EXERCISE PROMPT
Repeat the listing below word for word, stopping after the line that contains "collar_span = 54; // [30:1:70]".

— begin DATA SECTION —

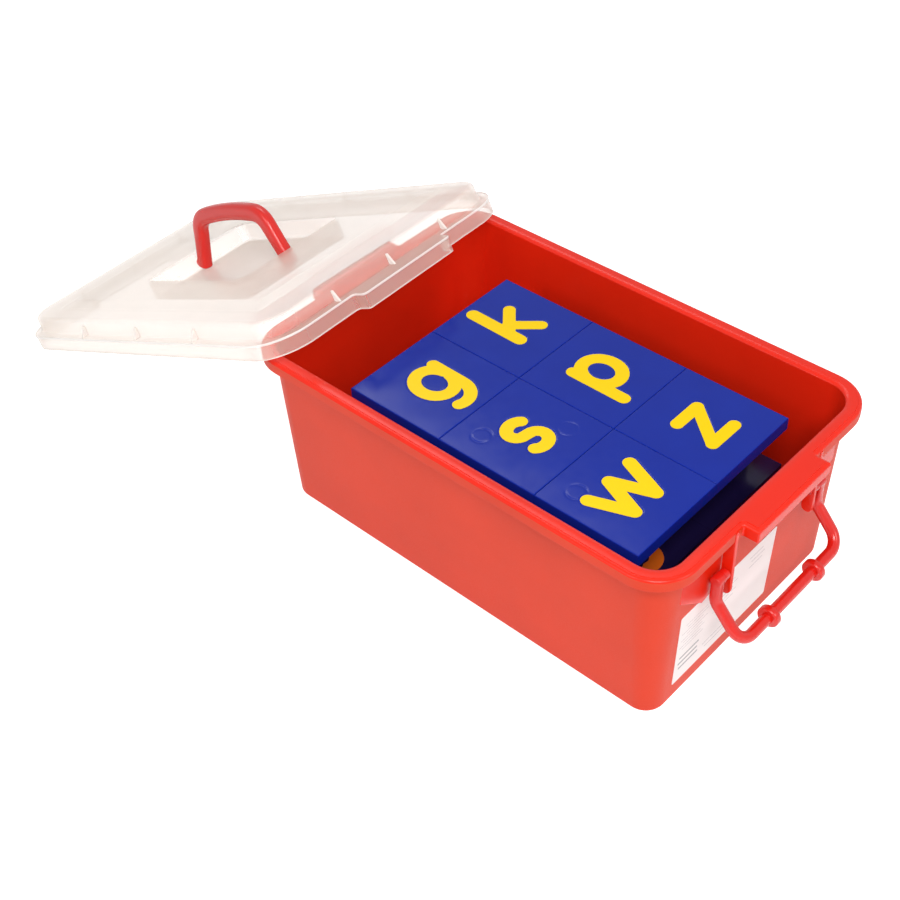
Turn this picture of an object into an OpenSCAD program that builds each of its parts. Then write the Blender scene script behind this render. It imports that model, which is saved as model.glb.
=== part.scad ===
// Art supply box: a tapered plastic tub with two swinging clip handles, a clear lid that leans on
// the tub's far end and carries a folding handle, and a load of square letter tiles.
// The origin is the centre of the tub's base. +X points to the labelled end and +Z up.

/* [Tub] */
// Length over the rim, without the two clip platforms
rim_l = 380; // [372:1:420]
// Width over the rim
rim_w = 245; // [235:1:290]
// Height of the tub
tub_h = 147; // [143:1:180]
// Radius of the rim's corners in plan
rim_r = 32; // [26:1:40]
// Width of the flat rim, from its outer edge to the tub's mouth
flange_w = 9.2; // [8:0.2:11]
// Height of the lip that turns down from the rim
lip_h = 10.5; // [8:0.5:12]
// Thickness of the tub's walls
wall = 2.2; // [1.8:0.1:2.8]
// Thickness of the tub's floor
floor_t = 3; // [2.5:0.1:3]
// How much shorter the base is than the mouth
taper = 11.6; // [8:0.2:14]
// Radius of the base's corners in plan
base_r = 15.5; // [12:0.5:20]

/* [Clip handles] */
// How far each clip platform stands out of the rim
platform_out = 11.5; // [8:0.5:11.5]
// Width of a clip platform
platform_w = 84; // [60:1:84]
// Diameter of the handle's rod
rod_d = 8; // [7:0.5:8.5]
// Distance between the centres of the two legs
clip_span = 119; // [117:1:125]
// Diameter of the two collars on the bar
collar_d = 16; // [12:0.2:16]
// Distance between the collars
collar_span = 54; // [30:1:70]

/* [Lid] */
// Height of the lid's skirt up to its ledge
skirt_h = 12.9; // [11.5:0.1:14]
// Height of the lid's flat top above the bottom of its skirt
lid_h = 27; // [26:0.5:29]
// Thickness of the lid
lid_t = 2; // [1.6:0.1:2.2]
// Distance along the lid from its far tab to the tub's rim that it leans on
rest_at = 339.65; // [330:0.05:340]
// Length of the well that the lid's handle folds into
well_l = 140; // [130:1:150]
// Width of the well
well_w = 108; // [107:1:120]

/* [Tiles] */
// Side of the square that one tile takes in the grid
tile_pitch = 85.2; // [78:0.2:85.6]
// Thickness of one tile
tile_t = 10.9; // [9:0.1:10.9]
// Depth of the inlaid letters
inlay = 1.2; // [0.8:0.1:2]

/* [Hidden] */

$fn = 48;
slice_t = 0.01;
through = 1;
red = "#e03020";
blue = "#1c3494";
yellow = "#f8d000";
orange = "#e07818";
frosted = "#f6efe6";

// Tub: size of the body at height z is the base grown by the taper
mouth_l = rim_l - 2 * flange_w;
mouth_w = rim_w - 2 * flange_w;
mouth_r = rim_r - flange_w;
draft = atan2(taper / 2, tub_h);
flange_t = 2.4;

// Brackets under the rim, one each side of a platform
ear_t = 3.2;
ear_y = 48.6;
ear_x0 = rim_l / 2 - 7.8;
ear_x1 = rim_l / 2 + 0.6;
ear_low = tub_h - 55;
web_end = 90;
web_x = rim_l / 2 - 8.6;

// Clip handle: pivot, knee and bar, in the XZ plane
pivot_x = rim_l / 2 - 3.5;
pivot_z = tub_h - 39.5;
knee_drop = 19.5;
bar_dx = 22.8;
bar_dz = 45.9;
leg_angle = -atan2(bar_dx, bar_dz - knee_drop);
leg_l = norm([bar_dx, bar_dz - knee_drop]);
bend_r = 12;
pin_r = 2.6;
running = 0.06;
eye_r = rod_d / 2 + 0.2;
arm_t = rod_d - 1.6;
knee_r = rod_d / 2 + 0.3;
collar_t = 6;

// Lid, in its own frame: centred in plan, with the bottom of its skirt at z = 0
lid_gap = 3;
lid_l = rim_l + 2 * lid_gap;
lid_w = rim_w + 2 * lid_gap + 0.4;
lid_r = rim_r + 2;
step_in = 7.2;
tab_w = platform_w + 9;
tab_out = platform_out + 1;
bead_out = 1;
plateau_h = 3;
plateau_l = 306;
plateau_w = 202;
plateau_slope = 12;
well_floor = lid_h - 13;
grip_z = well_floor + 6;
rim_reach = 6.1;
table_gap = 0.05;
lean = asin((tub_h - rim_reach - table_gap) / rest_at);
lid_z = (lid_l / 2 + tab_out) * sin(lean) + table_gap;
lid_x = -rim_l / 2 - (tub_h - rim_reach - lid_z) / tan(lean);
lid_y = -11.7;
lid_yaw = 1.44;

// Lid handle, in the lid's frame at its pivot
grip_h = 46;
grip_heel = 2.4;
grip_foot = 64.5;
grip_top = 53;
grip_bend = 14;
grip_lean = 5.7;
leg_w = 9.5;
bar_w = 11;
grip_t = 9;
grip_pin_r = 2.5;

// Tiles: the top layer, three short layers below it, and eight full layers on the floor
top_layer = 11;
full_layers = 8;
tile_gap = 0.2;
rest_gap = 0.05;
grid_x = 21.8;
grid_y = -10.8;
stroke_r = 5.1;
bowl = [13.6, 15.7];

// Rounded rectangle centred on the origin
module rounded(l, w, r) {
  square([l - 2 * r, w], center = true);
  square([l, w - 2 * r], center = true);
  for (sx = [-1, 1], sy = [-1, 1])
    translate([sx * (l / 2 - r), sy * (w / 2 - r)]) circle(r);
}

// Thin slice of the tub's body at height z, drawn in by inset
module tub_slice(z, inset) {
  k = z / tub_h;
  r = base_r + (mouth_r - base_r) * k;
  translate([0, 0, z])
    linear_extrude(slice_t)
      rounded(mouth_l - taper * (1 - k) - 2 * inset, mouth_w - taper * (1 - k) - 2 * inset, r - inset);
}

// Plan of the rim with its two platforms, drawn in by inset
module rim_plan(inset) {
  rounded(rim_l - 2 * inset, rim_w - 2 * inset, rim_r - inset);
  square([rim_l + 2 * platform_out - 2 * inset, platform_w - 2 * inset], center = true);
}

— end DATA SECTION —

EXPECTED ANSWER
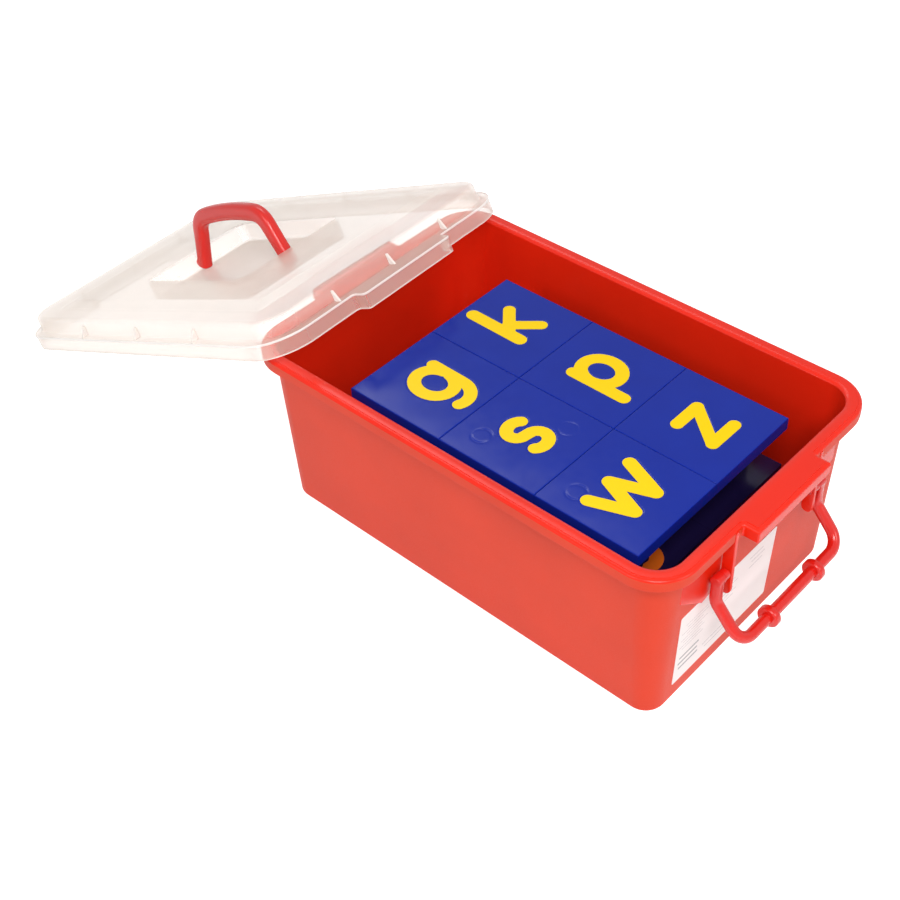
Turn this picture of an object into an OpenSCAD program that builds each of its parts. Then write the Blender scene script behind this render. It imports that model, which is saved as model.glb.
=== part.scad ===
// Art supply box: a tapered plastic tub with two swinging clip handles, a clear lid that leans on
// the tub's far end and carries a folding handle, and a load of square letter tiles.
// The origin is the centre of the tub's base. +X points to the labelled end and +Z up.

/* [Tub] */
// Length over the rim, without the two clip platforms
rim_l = 380; // [372:1:420]
// Width over the rim
rim_w = 245; // [235:1:290]
// Height of the tub
tub_h = 147; // [143:1:180]
// Radius of the rim's corners in plan
rim_r = 32; // [26:1:40]
// Width of the flat rim, from its outer edge to the tub's mouth
flange_w = 9.2; // [8:0.2:11]
// Height of the lip that turns down from the rim
lip_h = 10.5; // [8:0.5:12]
// Thickness of the tub's walls
wall = 2.2; // [1.8:0.1:2.8]
// Thickness of the tub's floor
floor_t = 3; // [2.5:0.1:3]
// How much shorter the base is than the mouth
taper = 11.6; // [8:0.2:14]
// Radius of the base's corners in plan
base_r = 15.5; // [12:0.5:20]

/* [Clip handles] */
// How far each clip platform stands out of the rim
platform_out = 11.5; // [8:0.5:11.5]
// Width of a clip platform
platform_w = 84; // [60:1:84]
// Diameter of the handle's rod
rod_d = 8; // [7:0.5:8.5]
// Distance between the centres of the two legs
clip_span = 119; // [117:1:125]
// Diameter of the two collars on the bar
collar_d = 16; // [12:0.2:16]
// Distance between the collars
collar_span = 54; // [30:1:70]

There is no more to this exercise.